CommunityFact: A Dynamic, Multilingual, Multi-domain Benchmark for Misinformation Detection in the Wild
For researchers and practitioners of misinformation detection, this benchmark provides a more realistic evaluation of LLMs in public, multilingual settings, highlighting critical gaps in source selection that need addressing.
CommunityFact introduces a dynamic, multilingual, multi-domain benchmark for misinformation detection, finding that web access improves LLM verification but reveals systematic misalignment between model source selection and human consensus, with significant variation across languages and domains.

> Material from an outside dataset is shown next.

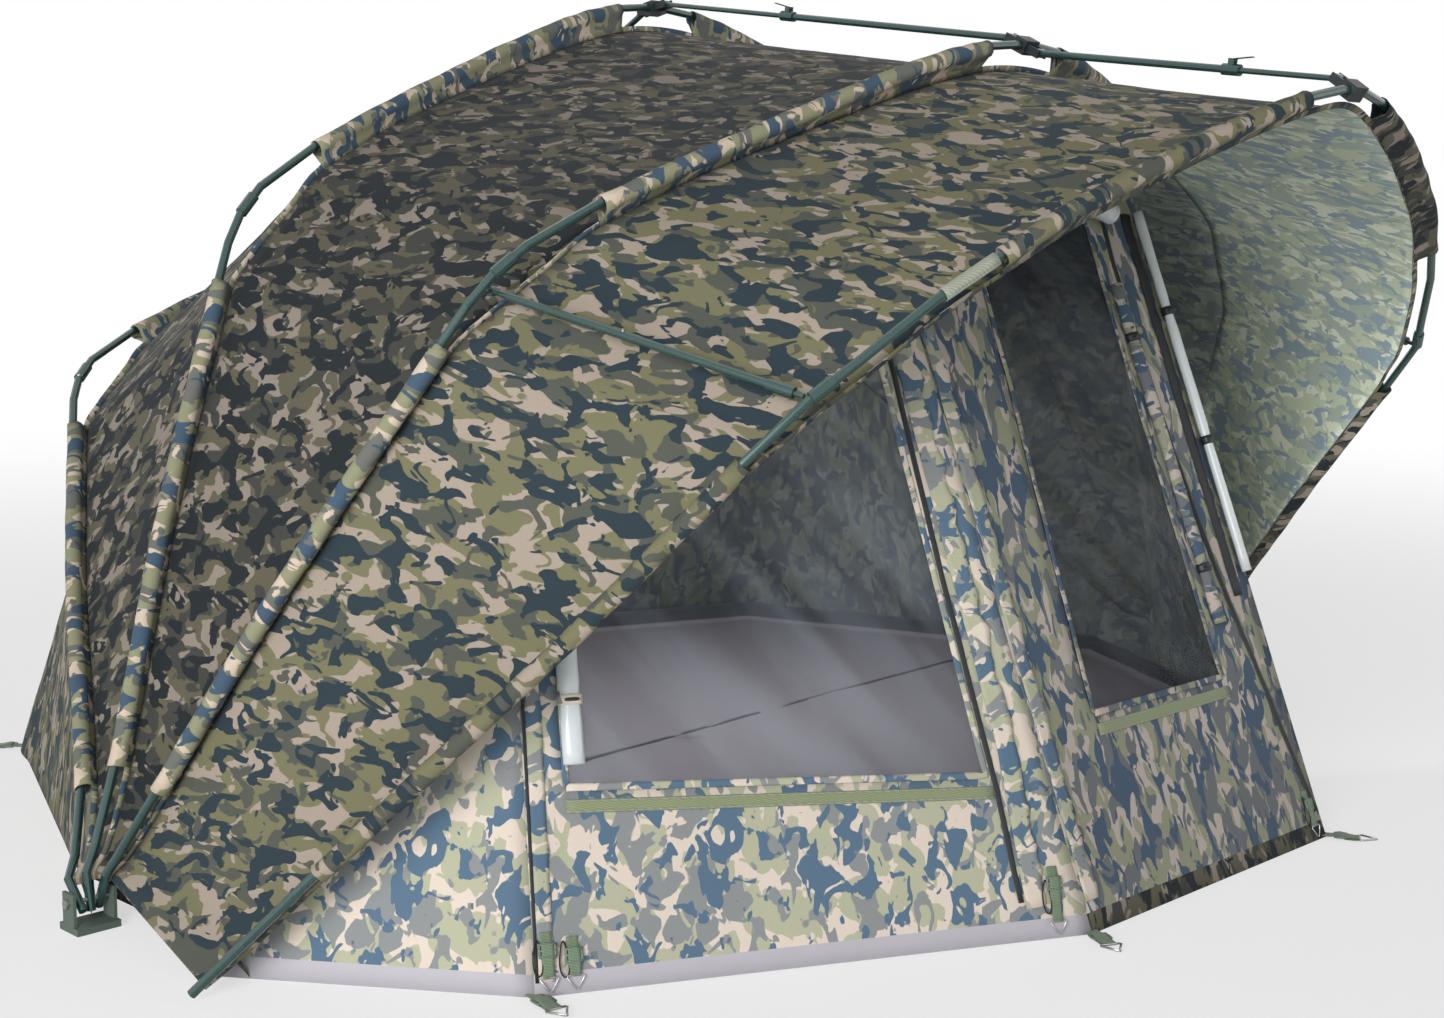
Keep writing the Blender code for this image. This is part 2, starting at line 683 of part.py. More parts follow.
def rear_hem(key):
    """The rear hem's x and y at a seam key, straight between its listed points."""
    for low, high in zip(REAR_LINE, REAR_LINE[1:]):
        if key <= high[0]:
            share = (key - low[0]) / (high[0] - low[0])
            return low[1] + (high[1] - low[1]) * share, low[2] + (high[2] - low[2]) * share
    return REAR_LINE[-1][1:]


def build_canopy(name, back, front, slot):
    """Cloth between two ribs, stretched straight from seam to seam."""
    grid = []
    for side, key in walk(SEAM_KEY, len(KEYS_ABC) - 1):
        start = seam_point(back, side, key) + across(back) * SEAM_GAP
        end = seam_point(front, side, key) - across(front) * SEAM_GAP
        grid.append([start.lerp(end, j / (PANEL_ROWS - 1)) for j in range(PANEL_ROWS)])
    return closed_sheet(name, grid, slot)


def build_rear():
    """The rear wall, from the rear rib's seam down to the ground."""
    grid = []
    for side, key in walk(SEAM_KEY, len(KEYS_ABC) - 1):
        x, y = rear_hem(key)
        start = seam_point("a", side, key) - across("a") * SEAM_GAP
        end = Vector((side * x, y, HEM_Z))
        grid.append([start.lerp(end, j / (PANEL_ROWS - 1)) for j in range(PANEL_ROWS)])
    return closed_sheet("canopy_rear", grid, "camo_wall")


def flat_panel(name, corners, slot, thickness=CLOTH):
    """A flat thin solid on a polygon of points."""
    bm = bmesh.new()
    base = bm.faces.new([bm.verts.new(p) for p in corners])
    base.normal_update()
    half = base.normal * (thickness / 2)
    bmesh.ops.translate(bm, vec=-half, verts=bm.verts)
    made = bmesh.ops.extrude_face_region(bm, geom=[base])
    moved = [v for v in made["geom"] if isinstance(v, bmesh.types.BMVert)]
    bmesh.ops.translate(bm, vec=half * 2, verts=moved)
    return new_object(name, bm, slot) if name else bm


def inset(corners, distance):
    """The polygon drawn in by this distance on every side."""
    count = len(corners)
    normal = Vector((0, 0, 0))
    for k in range(count):
        normal += corners[k].cross(corners[(k + 1) % count])
    normal.normalize()
    found = []
    for k in range(count):
        before = (corners[k] - corners[k - 1]).normalized()
        after = (corners[(k + 1) % count] - corners[k]).normalized()
        inward = normal.cross(before) + normal.cross(after)
        inward.normalize()
        found.append(corners[k] + inward * (distance / inward.dot(normal.cross(after))))
    return found


def on_panel(origin, corner, top, along, height):
    """A point of a wall's plane, from its distance along the ground edge and its height."""
    way = (corner - origin).normalized()
    lift = top - origin
    lift = (lift - way * lift.dot(way)) / lift.z
    return origin + way * along + lift * height


def wall_points():
    left_out = Vector((-FRONT_TOP_OUT_X, FRONT_TOP_OUT_Y, FRONT_TOP_OUT_Z))
    p1 = Vector(FRONT_P1)
    p2 = Vector(FRONT_P2)
    p3 = Vector(FRONT_P3)
    p4 = Vector(FRONT_P4)
    in_left = Vector((-FRONT_TOP_IN[0], FRONT_TOP_IN[1], FRONT_TOP_IN[2]))
    in_right = Vector(FRONT_TOP_IN)
    return p1, p2, p3, p4, left_out, in_left, in_right


def plane_y(a, b, c, x, z):
    """The y of the point with this x and z on the plane through three points."""
    n = (b - a).cross(c - a)
    return a.y - (n.x * (x - a.x) + n.z * (z - a.z)) / n.y


def build_front():
    p1, p2, p3, p4, left_out, in_left, in_right = wall_points()
    left_out.y = plane_y(p1, p2, in_left, left_out.x, left_out.z)
    left_mid = Vector((-FRONT_TOP_MID_X, 0, FRONT_TOP_MID_Z))
    left_mid.y = plane_y(p1, p2, in_left, left_mid.x, left_mid.z)
    right_out = Vector((-left_out.x, 0, left_out.z))
    right_out.y = plane_y(p3, p4, in_right, right_out.x, right_out.z)
    right_mid = Vector((-left_mid.x, 0, left_mid.z))
    right_mid.y = plane_y(p3, p4, in_right, right_mid.x, right_mid.z)
    ridge = Vector(FRONT_TOP_RIDGE)
    ridge.y = plane_y(p2, p3, in_right, ridge.x, ridge.z)
    left = inset([p1, p2, in_left, left_mid, left_out], WALL_GAP)
    door = inset([p2, p3, in_right, ridge, in_left], WALL_GAP)
    right = inset([p3, p4, right_out, right_mid, in_right], WALL_GAP)
    foot_left = Vector(FRONT_FOOT_LEFT)
    foot_right = Vector(FRONT_FOOT_RIGHT)
    flat_panel("front_side_left", inset([foot_left, p1, left_out], WALL_GAP), "camo_wall")
    window_left = flat_panel("front_window_left", left, "camo_wall")
    door_panel = flat_panel("front_door", door, "camo_wall")
    flat_panel("front_window_right", right, "camo_wall")
    flat_panel("front_side_right", inset([p4, foot_right, right_out], WALL_GAP), "camo_wall")
    hole = [on_panel(p1, p2, in_left, a, h) for a, h in LEFT_WINDOW]
    cut(window_left, flat_panel(None, hole, "camo_wall", OVERRUN))
    flat_panel("window_mesh_left", inset(hole, WINDOW_GAP), "window_mesh", MESH_T)
    middle = (p2 + p3) / 2
    hole = [on_panel(middle, p3, ridge, a, h) for a, h in DOOR_WINDOW]
    cut(door_panel, flat_panel(None, hole, "camo_wall", OVERRUN))
    flat_panel("window_mesh_door", inset(hole, WINDOW_GAP), "window_mesh", MESH_T)
    build_cover("window_cover_left", p1, p2, in_left, LEFT_COVER)
    build_cover("window_cover_door", middle, p3, ridge, DOOR_COVER)


def build_cover(name, origin, corner, top, ends):
    """A clear window cover, rolled up and tied beside its window."""
    normal = (corner - origin).cross(top - origin).normalized()
    off = normal * (COVER_STAND_OFF if normal.y < 0 else -COVER_STAND_OFF)
    path = [on_panel(origin, corner, top, a, h) + off for a, h in ends]
    return new_object(name, tube_mesh(path, COVER_R, RIB_SIDES, Vector((1, 0, 0))), "clear_cover")


def build_groundsheet():
    line = [Vector((x, y, 0)) for x, y in SHEET_LINE]
    bm = bmesh.new()
    base = bm.faces.new([bm.verts.new(p) for p in line])
    made = bmesh.ops.extrude_face_region(bm, geom=[base])
    moved = [v for v in made["geom"] if isinstance(v, bmesh.types.BMVert)]
    bmesh.ops.translate(bm, vec=(0, 0, SHEET_RIM_Z), verts=moved)
    tray = new_object("groundsheet", bm, "groundsheet_grey")
    bm = bmesh.new()
    inner = [Vector((p.x * SHEET_RIM_SCALE_SHARE, p.y * SHEET_RIM_SCALE_SHARE, SHEET_T)) for p in line]
    base = bm.faces.new([bm.verts.new(p) for p in inner])
    made = bmesh.ops.extrude_face_region(bm, geom=[base])
    moved = [v for v in made["geom"] if isinstance(v, bmesh.types.BMVert)]
    bmesh.ops.translate(bm, vec=(0, 0, SHEET_RIM_Z + OVERRUN), verts=moved)
    cut(tray, bm)


PEG_STRAPS = (
    # name, hem corner (x, y), heading in degrees from +X, strap length
    ("peg_strap_front_left", (-1.264, -0.743), -100, 0.075),
    ("peg_strap_door_left", (-0.393, -1.176), -118, 0.075),
    ("peg_strap_door_right", (0.393, -1.176), -62, 0.075),
    ("peg_strap_front_right", (1.135, -0.551), -60, 0.075),
    ("peg_strap_rear_left", (-1.130, 1.136), 135, 0.075),
    ("peg_strap_rear_right", (1.130, 1.136), 45, 0.075),
)


def build_peg_strap(name, corner, heading, long):
    """Webbing from a hem corner through a ladder-lock buckle to a triangular peg ring, lying on the ground."""
    place = Matrix.Translation((corner[0], corner[1], STRAP_LIFT)) @ Matrix.Rotation(math.radians(heading), 4, "Z")
    low = (0, -WEB_HALF, -WEB_T / 2)
    high = (long, WEB_HALF, WEB_T / 2)
    strap = new_object(name, box_mesh(low, high, place), "olive_webbing")
    middle = long / 2
    low = (middle - LOCK_HALF_Y, -LOCK_HALF_X, -LOCK_T / 2)
    high = (middle + LOCK_HALF_Y, LOCK_HALF_X, LOCK_T / 2)
    join(strap, box_mesh(low, high, place))
    corners = [(long - RING_BACK, -RING_HALF), (long + RING_LONG, 0), (long - RING_BACK, RING_HALF)]
    points = [place @ Vector((x, y, RING_LIFT)) for x, y in corners]
    ring = flat_panel(None, points, "olive_webbing", RING_T)
    join(strap, ring)
    cut(strap, flat_panel(None, inset(points, RING_WIRE), "olive_webbing", OVERRUN))


def build_storage_strap():
    path = [rib_point("d", -1, k) for k in range(STRAP_KEYS[0], STRAP_KEYS[1] + 1)]
    way = (path[1] - path[0]).normalized()
    path = [path[0] + way * CROWN_START, path[1] - way * CROWN_START]
    new_object("storage_strap", pipe_mesh(path, SLEEVE_OUT_R, STRAP_IN_R, RIB_SIDES), "pale_strap")


def main():
    clear_scene()
    for side in (-1, 1):
        build_pivot(side)
        for rib in RIBS:
            build_leg(rib, side)
    for rib in RIBS:
        build_crown(rib)
        build_sleeves(rib)
    build_bracket("a", (1,))
    build_bracket("b", (-1, 1))
    build_bracket("c", (-1, 1))
    build_bracket("d", (-1,))
    build_ridge_bar("rear", ridge_pin("b", -1), ridge_pin("a", 1), REAR_OUTER_LONG)
    build_ridge_bar("mid", ridge_pin("c", -1), ridge_pin("b", 1), MID_OUTER_LONG)
    build_ridge_bar("front", ridge_pin("c", 1), ridge_pin("d", -1), FRONT_OUTER_LONG)
    for side in (-1, 1):
        build_side_bar(side)
    build_rear()
    build_canopy("canopy_rear_roof", "a", "b", "camo_roof")
    build_canopy("canopy_middle_roof", "b", "c", "camo_roof")
    build_canopy("canopy_front_hood", "c", "d", "camo_wall")
    build_front()
    build_groundsheet()
    for name, corner, heading, long in PEG_STRAPS:
        build_peg_strap(name, corner, heading, long)
    build_storage_strap()


main()
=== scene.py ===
"""Builds the bivvy tent's cloth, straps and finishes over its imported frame, with a plain stage and
the photograph's camera."""

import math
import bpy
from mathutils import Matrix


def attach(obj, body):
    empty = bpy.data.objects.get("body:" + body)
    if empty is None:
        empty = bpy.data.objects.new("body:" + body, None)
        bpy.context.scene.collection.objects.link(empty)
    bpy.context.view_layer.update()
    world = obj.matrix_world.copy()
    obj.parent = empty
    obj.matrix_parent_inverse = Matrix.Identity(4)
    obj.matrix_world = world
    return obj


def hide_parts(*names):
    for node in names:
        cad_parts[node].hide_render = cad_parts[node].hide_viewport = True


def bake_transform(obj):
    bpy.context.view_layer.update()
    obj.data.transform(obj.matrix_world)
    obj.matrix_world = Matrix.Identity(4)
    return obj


bl_info = {
    "name": "Bivvy tent",
    "version": (1, 0, 0),
    "blender": (4, 5, 0),
    "location": "View3D > Sidebar > Bivvy",
    "description": "Dresses a packed bivvy tent frame with its cloth, straps and finishes",
    "category": "Object",
}

import bmesh
import bpy
from mathutils import Matrix, Vector, noise

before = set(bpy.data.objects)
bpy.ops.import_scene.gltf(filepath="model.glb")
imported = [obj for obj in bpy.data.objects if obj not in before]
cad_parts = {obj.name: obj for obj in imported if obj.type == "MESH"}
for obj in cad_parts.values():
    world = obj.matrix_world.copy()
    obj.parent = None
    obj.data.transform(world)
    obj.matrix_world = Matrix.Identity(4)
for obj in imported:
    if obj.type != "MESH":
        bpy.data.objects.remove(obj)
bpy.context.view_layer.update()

# The frame's own lines, repeated from the solids, in metres
FOOT_STEP = 0.020
FOOT_FADE_S = 0.25
# Each rib's plane: an origin (y, z), the direction (y, z) up along it, and its share of the step at
# the pivot
RIBS = {
    "a": ((0.0, 0.05), (0.7330, 0.6802), 1.0),
    "b": ((0.0, 0.05), (0.2011, 0.9796), 0.0),
    "c": ((0.0, 0.05), (-0.4254, 0.9050), -1.0),
    "d": ((-0.393, 0.0), (-0.5655, 0.8248), 0.0),
}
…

Misinformation verification increasingly occurs in public, fast-moving, and multilingual online settings, where static benchmarks provide an incomplete measure of model reliability. We introduce CommunityFact, a refreshable benchmark for misinformation detection in the wild, with three major goals: coverage, granularity, and redistributability. This release contains 15,992 standalone claims across five languages and two domains. We evaluate ten LLMs under varying inference-time capabilities, including thinking and web-search. Our results show that closed-input verification remains challenging, web access yields the largest gains, and web-enabled LLMs' source-selection policies are systematically misaligned with the sources human Community Notes raters converge on -- a gap that closes through model-specific mechanisms of retrieval expansion or pruning. We further find substantial variation across language-domain slices and across the evidence ecosystems used by web-enabled systems. Beyond evaluation, CommunityFact positions Community Notes as a training signal for claim-conditioned source suggesters that could improve factual verification on novel claims.